PROBLEM DESCRIPTION: Would you set down every entry shown below, precisely as written?
___ RECORDS FOR THE EXERCISE ___
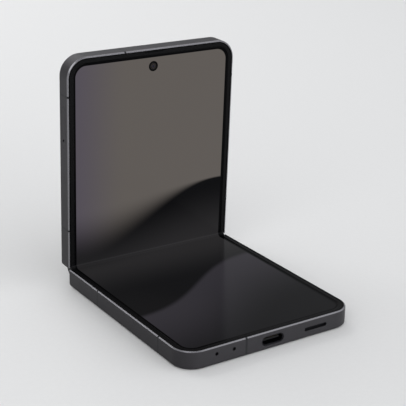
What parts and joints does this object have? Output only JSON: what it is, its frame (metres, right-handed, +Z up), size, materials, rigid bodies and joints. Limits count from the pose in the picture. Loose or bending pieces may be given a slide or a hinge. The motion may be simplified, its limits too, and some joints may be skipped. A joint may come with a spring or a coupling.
{
  "type": "folding phone",
  "caption": "Clamshell folding phone standing half open, with a bending display, covered hinge spine, side keys, SIM tray, charging port and rear cameras.",
  "frame": {"origin": "centre of the lower half's flat back, which rests on the table", "axes": "+X across the phone to the right of someone facing the display, +Y from the charging port towards the fold, +Z up out of the lower half's display"},
  "size_m": [0.0723, 0.0891, 0.0893],
  "materials": {
    "rail_metal": "fine blasted graphite anodising",
    "band_plastic": "satin",
    "lower_glass": "satin etched, dark",
    "upper_glass": "polished, black",
    "bezel_rubber": "satin",
    "screen": "polished, over a lit display",
    "cell_wrap": "smooth foil",
    "copper": "bare copper",
    "board_laminate": "satin",
    "steel": "satin",
    "screw_steel": "bright",
    "black_plastic": "satin",
    "spine_metal": "polished graphite",
    "ring_metal": "polished graphite",
    "lens_glass": "polished",
    "flash_diffuser": "clear satin",
    "contact_gold": "gold plated"
  },
  "bodies": {
    "lower_half": {"lower_frame": "rail_metal", "lower_back_glass": "lower_glass", "lower_bezel": "bezel_rubber", "lower_display": "screen", "lower_antenna_bands": "band_plastic", "lower_battery": "cell_wrap", "charging_coil": "copper", "sub_board": "board_laminate", "usb_shell": "steel", "usb_tongue": "black_plastic", "loudspeaker": "black_plastic", "speaker_mesh": "black_plastic", "vibration_motor": "steel", "microphones": "contact_gold", "lower_screws": "screw_steel", "lower_hinge_arms": "steel", "lower_arm_screws": "screw_steel"},
    "hinge_spine": {"hinge_cover": "spine_metal", "hinge_end_caps": "black_plastic", "hinge_bases": "steel", "hinge_base_screws": "screw_steel", "fold_display": "screen"},
    "upper_half": {"upper_frame": "rail_metal", "upper_back_glass": "upper_glass", "upper_bezel": "bezel_rubber", "upper_display": "screen", "upper_antenna_bands": "band_plastic", "upper_battery": "cell_wrap", "main_board": "board_laminate", "board_shields": "steel", "front_camera": "black_plastic", "earpiece": "black_plastic", "rear_camera_modules": "black_plastic", "rear_camera_rings": "ring_metal", "rear_camera_lenses": "lens_glass", "flash_unit": "flash_diffuser", "cover_display": "black_plastic", "key_switches": "contact_gold", "sim_socket": "steel", "upper_screws": "screw_steel", "upper_hinge_arms": "steel", "upper_arm_screws": "screw_steel"},
    "volume_key": {"volume_key": "rail_metal"},
    "power_key": {"power_key": "rail_metal"},
    "sim_tray": {"sim_tray": "rail_metal"}
  },
  "joints": [
    {"name": "fold_lower", "type": "hinge", "parent": "lower_half", "child": "hinge_spine", "pos_m": [0, 0.04002, 0.0059], "axis": [1, 0, 0], "range_deg": [-46, 44], "deforming": ["fold_display"]},
    {"name": "fold_upper", "type": "hinge", "parent": "hinge_spine", "child": "upper_half", "pos_m": [0, 0.04218, 0.00813], "axis": [1, 0, 0], "range_deg": [-46, 44]},
    {"name": "volume_rock", "type": "hinge", "parent": "upper_half", "child": "volume_key", "pos_m": [0.0341, 0.04262, 0.06363], "axis": [0, -0.9994, -0.0349], "range_deg": [-1, 1], "stiffness_Nm_per_rad": 0.5},
    {"name": "power_press", "type": "slide", "parent": "upper_half", "child": "power_key", "axis": [-1, 0, 0], "range_m": [0, 0.00025], "stiffness_N_per_m": 800, "springref_m": -0.0005},
    {"name": "tray_slide", "type": "slide", "parent": "upper_half", "child": "sim_tray", "axis": [-1, 0, 0], "range_m": [0, 0.016]}
  ],
  "couplings": [
    {"joint": "fold_upper", "follows": "fold_lower", "ratio": 1}
  ]
}
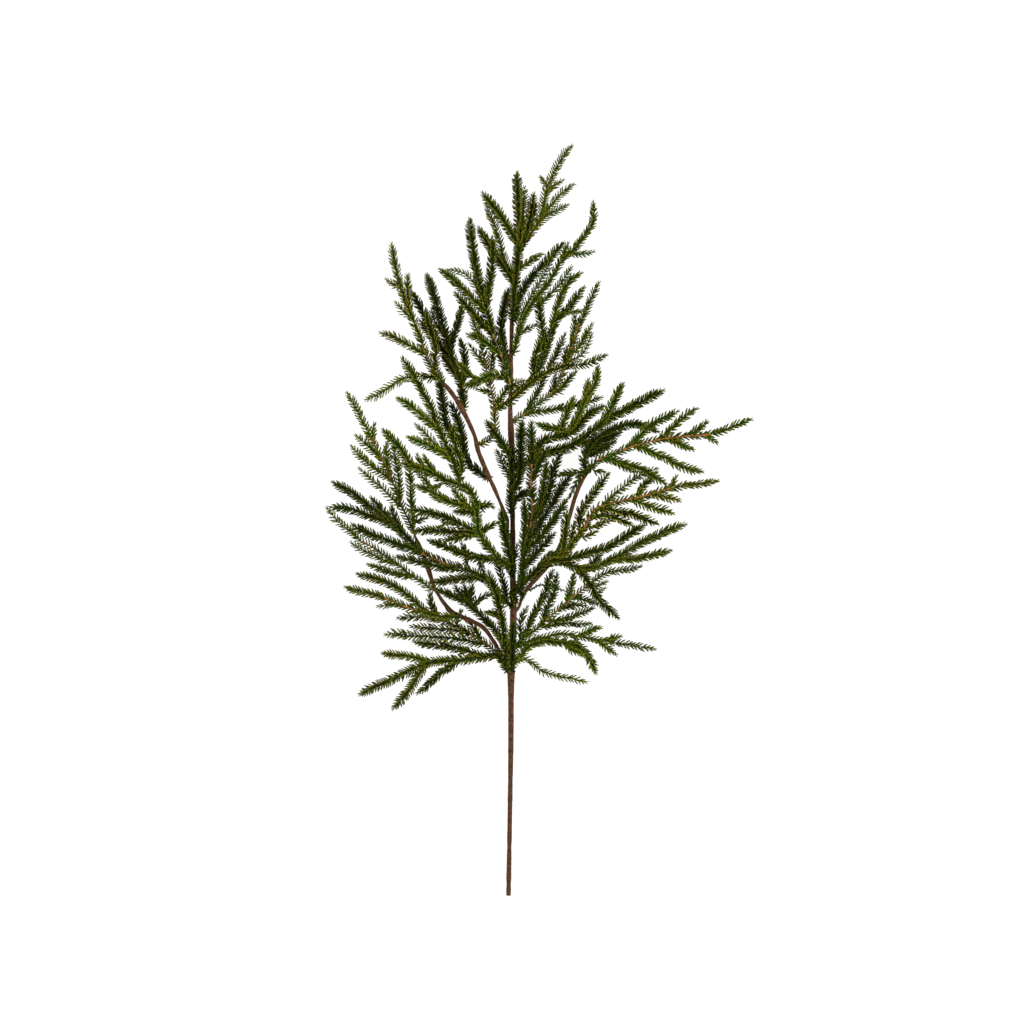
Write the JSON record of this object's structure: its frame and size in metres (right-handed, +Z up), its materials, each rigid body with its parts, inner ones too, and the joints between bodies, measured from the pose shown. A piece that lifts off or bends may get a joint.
___
RESULT FOR THIS EXERCISE:
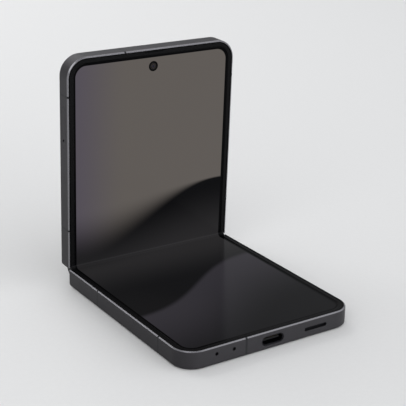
What parts and joints does this object have? Output only JSON: what it is, its frame (metres, right-handed, +Z up), size, materials, rigid bodies and joints. Limits count from the pose in the picture. Loose or bending pieces may be given a slide or a hinge. The motion may be simplified, its limits too, and some joints may be skipped. A joint may come with a spring or a coupling.
{
  "type": "folding phone",
  "caption": "Clamshell folding phone standing half open, with a bending display, covered hinge spine, side keys, SIM tray, charging port and rear cameras.",
  "frame": {"origin": "centre of the lower half's flat back, which rests on the table", "axes": "+X across the phone to the right of someone facing the display, +Y from the charging port towards the fold, +Z up out of the lower half's display"},
  "size_m": [0.0723, 0.0891, 0.0893],
  "materials": {
    "rail_metal": "fine blasted graphite anodising",
    "band_plastic": "satin",
    "lower_glass": "satin etched, dark",
    "upper_glass": "polished, black",
    "bezel_rubber": "satin",
    "screen": "polished, over a lit display",
    "cell_wrap": "smooth foil",
    "copper": "bare copper",
    "board_laminate": "satin",
    "steel": "satin",
    "screw_steel": "bright",
    "black_plastic": "satin",
    "spine_metal": "polished graphite",
    "ring_metal": "polished graphite",
    "lens_glass": "polished",
    "flash_diffuser": "clear satin",
    "contact_gold": "gold plated"
  },
  "bodies": {
    "lower_half": {"lower_frame": "rail_metal", "lower_back_glass": "lower_glass", "lower_bezel": "bezel_rubber", "lower_display": "screen", "lower_antenna_bands": "band_plastic", "lower_battery": "cell_wrap", "charging_coil": "copper", "sub_board": "board_laminate", "usb_shell": "steel", "usb_tongue": "black_plastic", "loudspeaker": "black_plastic", "speaker_mesh": "black_plastic", "vibration_motor": "steel", "microphones": "contact_gold", "lower_screws": "screw_steel", "lower_hinge_arms": "steel", "lower_arm_screws": "screw_steel"},
    "hinge_spine": {"hinge_cover": "spine_metal", "hinge_end_caps": "black_plastic", "hinge_bases": "steel", "hinge_base_screws": "screw_steel", "fold_display": "screen"},
    "upper_half": {"upper_frame": "rail_metal", "upper_back_glass": "upper_glass", "upper_bezel": "bezel_rubber", "upper_display": "screen", "upper_antenna_bands": "band_plastic", "upper_battery": "cell_wrap", "main_board": "board_laminate", "board_shields": "steel", "front_camera": "black_plastic", "earpiece": "black_plastic", "rear_camera_modules": "black_plastic", "rear_camera_rings": "ring_metal", "rear_camera_lenses": "lens_glass", "flash_unit": "flash_diffuser", "cover_display": "black_plastic", "key_switches": "contact_gold", "sim_socket": "steel", "upper_screws": "screw_steel", "upper_hinge_arms": "steel", "upper_arm_screws": "screw_steel"},
    "volume_key": {"volume_key": "rail_metal"},
    "power_key": {"power_key": "rail_metal"},
    "sim_tray": {"sim_tray": "rail_metal"}
  },
  "joints": [
    {"name": "fold_lower", "type": "hinge", "parent": "lower_half", "child": "hinge_spine", "pos_m": [0, 0.04002, 0.0059], "axis": [1, 0, 0], "range_deg": [-46, 44], "deforming": ["fold_display"]},
    {"name": "fold_upper", "type": "hinge", "parent": "hinge_spine", "child": "upper_half", "pos_m": [0, 0.04218, 0.00813], "axis": [1, 0, 0], "range_deg": [-46, 44]},
    {"name": "volume_rock", "type": "hinge", "parent": "upper_half", "child": "volume_key", "pos_m": [0.0341, 0.04262, 0.06363], "axis": [0, -0.9994, -0.0349], "range_deg": [-1, 1], "stiffness_Nm_per_rad": 0.5},
    {"name": "power_press", "type": "slide", "parent": "upper_half", "child": "power_key", "axis": [-1, 0, 0], "range_m": [0, 0.00025], "stiffness_N_per_m": 800, "springref_m": -0.0005},
    {"name": "tray_slide", "type": "slide", "parent": "upper_half", "child": "sim_tray", "axis": [-1, 0, 0], "range_m": [0, 0.016]}
  ],
  "couplings": [
    {"joint": "fold_upper", "follows": "fold_lower", "ratio": 1}
  ]
}
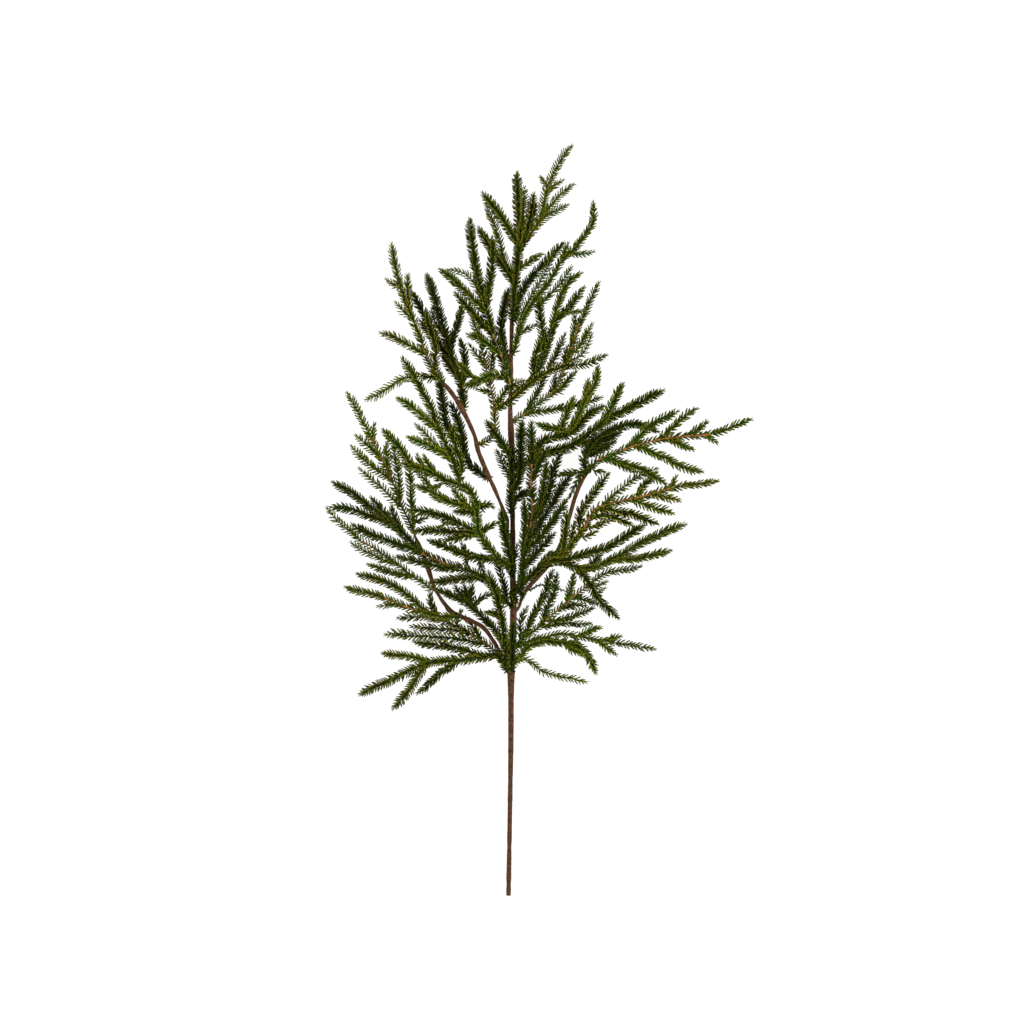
Write the JSON record of this object's structure: its frame and size in metres (right-handed, +Z up), its materials, each rigid body with its parts, inner ones too, and the joints between bodies, measured from the pose shown. A piece that lifts off or bends may get a joint.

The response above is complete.